Fakat iktidarın ikna kapasitesinin yüksekliğini ve olası ikna halinde tehlikenin ne kadar büyük olduğu hatırdan çıkarılmamalı. Evet, böyle bir ikna çabası içine girildiğini gösteren işaretler var demiştim. Bu işaretlerden birincisi Adalet Bakanlığı sitesinde, kadına yönelik şiddetle mücadelede yeni önlemler alınacağına ve bu önlemlerin neler olduğuna ilişkin bir genelge yayınlanmış olması. Etkin mücadele için yeni önlemler olarak sunulanların detayına girmeden İstanbul Sözleşmesi ve 6284 çerçevesinde zaten yapılması gerekenleri içerdiğini belirteyim, sadece. İktidarın, kadına yönelik şiddetle mücadele azminden bir şey kaybetmeyeceğini göstererek dindar kadınlar ikna edilmek isteniyor olabilir.
İşaretlerin ikincisi, yüzlerce kadının CİMER başvurusuna gelen cevaplarda gizli.

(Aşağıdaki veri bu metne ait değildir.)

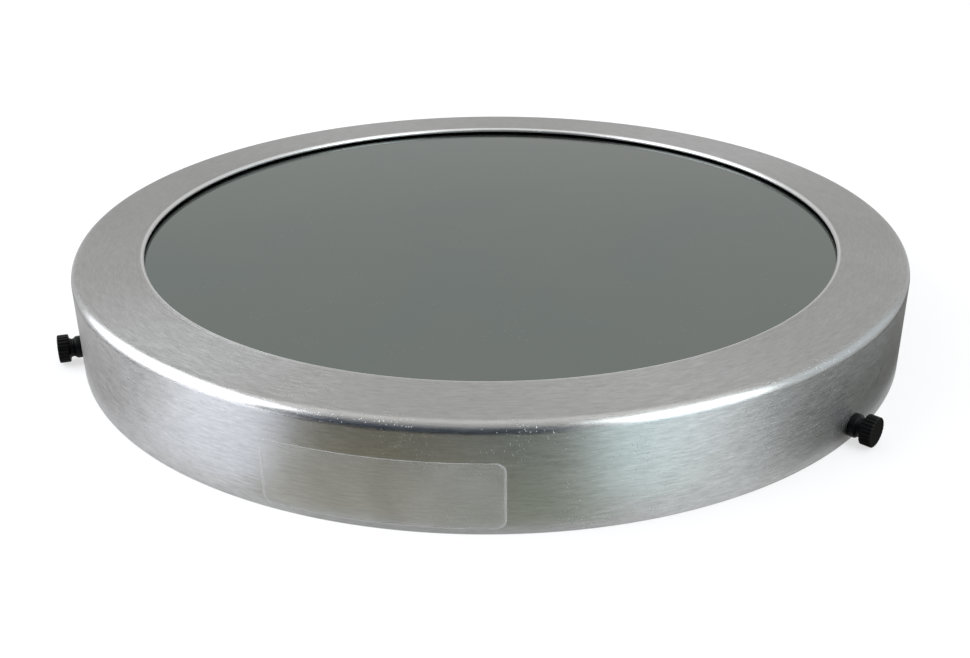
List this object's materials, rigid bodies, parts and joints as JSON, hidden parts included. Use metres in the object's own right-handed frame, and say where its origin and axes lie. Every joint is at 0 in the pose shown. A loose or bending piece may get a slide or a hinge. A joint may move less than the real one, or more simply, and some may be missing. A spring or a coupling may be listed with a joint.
{
  "type": "telescope solar filter",
  "caption": "Round solar filter in a spun aluminium cap for the front of a telescope tube, with a mirror-coated glass window and radial thumbscrews.",
  "frame": {"origin": "middle of the open rim, the plane that the cell rests on", "axes": "+Z along the cell's axis towards the sun, -Y to the middle of the label between two of the thumbscrews, and the third thumbscrew on +Y"},
  "size_m": [0.3088, 0.3165, 0.0352],
  "materials": {
    "spun_aluminium": "satin",
    "coated_glass": "polished",
    "gasket_rubber": "matte",
    "ring_aluminium": "satin",
    "black_felt": "matte",
    "clear_film": "gloss",
    "insert_steel": "satin",
    "black_nylon": "satin"
  },
  "bodies": {
    "cell": {"cell": "spun_aluminium", "front_gasket": "gasket_rubber", "solar_glass": "coated_glass", "rear_gasket": "gasket_rubber", "retaining_ring": "ring_aluminium", "felt_lining": "black_felt", "label": "clear_film", "thread_insert_left": "insert_steel", "thread_insert_right": "insert_steel", "thread_insert_back": "insert_steel"},
    "thumbscrew_left": {"thumbscrew_left": "black_nylon"},
    "thumbscrew_right": {"thumbscrew_right": "black_nylon"},
    "thumbscrew_back": {"thumbscrew_back": "black_nylon"}
  },
  "joints": [
    {"name": "screw_left", "type": "slide", "parent": "cell", "child": "thumbscrew_left", "axis": [-0.866, -0.5, 0], "range_m": [0, 0.008]},
    {"name": "screw_right", "type": "slide", "parent": "cell", "child": "thumbscrew_right", "axis": [0.866, -0.5, 0], "range_m": [0, 0.008]},
    {"name": "screw_back", "type": "slide", "parent": "cell", "child": "thumbscrew_back", "axis": [0, 1, 0], "range_m": [0, 0.008]}
  ]
}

Yaklaşık bir ay önce iki gün süren bir eylemle kadınlar, CİMER kanalıyla iktidar sahiplerine özetle: İstanbul Sözleşmesi'ni tartışma süreciyle kadına yönelik şiddet arasındaki doğru orantıyı, hakların müzakereye açılmasıyla şiddetin yükselişi arasındaki ilişkiye dikkat çekmişti. Devletin anayasal yükümlülükleri de hatırlatılarak Sözleşme’nin etkin ve ayrımsız uygulanması istenmişti. Yaklaşık iki hafta önce gelmeye başladı cevaplar ancak bir makine tarafından otomatik yanıtlanıyor gibi hepsi birbirinin kopyası yüzlerce yanıt var şimdi kadınların elinde. İki versiyon tespit edildi bu otomatik cevaplarda. Biri kısa biri uzun ama iki tür cevapta da kesinlikle İstanbul Sözleşmesi ima yoluyla bile geçmiyor. Kadınların isteği ile alakası olmayan ve “kadına yönelik şiddetle mücadelenin mağdurlar arasında ayrımcılık yapılmadan yürütüldüğü” şeklinde özetlenebilir bu cevaplar. Sözleşme'den çıkılması yönünde karar alındığı için veya cevaplayan memurun bu ihtimale karşı konumunu koruma refleksiyle, İstanbul Sözleşmesi’nin adının geçmediğini düşündürüyor.
Bir diğer işaret de yazının başında değindiğim gri alanla ilişkili. Çok geniş bir kesimin Sözleşme hakkında bilgisi, fikri olmayışı yani karşıt iki görüşten birine kazandırılmaya açık oluşları üzerine iktidar bir strateji kurmuş olabilir. Dindar kadın örgütleri ve AK Parti içindeki kadınlar, İstanbul Sözleşmesi’nden imza çekilmesine ikna edilebilirse bu gri alan kolaylıkla kırmızıya boyanabilir. Başta İstanbul Sözleşmesi olmak üzere kadın kazanımlarının her birini kültürel emperyalizmin unsurlarından sayan bir zihniyet hakim bugün iktidara. Kültürel hegemonyaya karşı kültürel muhalefet çıkışıyla Sözleşme karşıtlığı arasında çok belirgin bir ilişki var. Zaten bu nedenle yerli ve milli sözleşme(?) ihtimali dillerde dolaşıyor. Bana kalırsa dindar kadınlar bu zokayı yutmaz ama iktidar kesinlikle denemeye doymaz. Her ihtimale karşı o yerli ve milli sözleşmenin, Rusya’nın elindeki taslakla ilişkisini incelesin herkes. Rusya diplomasisi, İstanbul Sözleşmesi aleyhine kimi ülkeleri ikna için kullandığı bu taslakla bizimkilerin kapısını da elbet çalmıştır. Yerli ve milli mi yoksa sadece Batı karşıtı mı, insan hakları hukuku ve eşitlik karşıtlığı mı İstanbul Sözleşmesi’ne itirazın adı?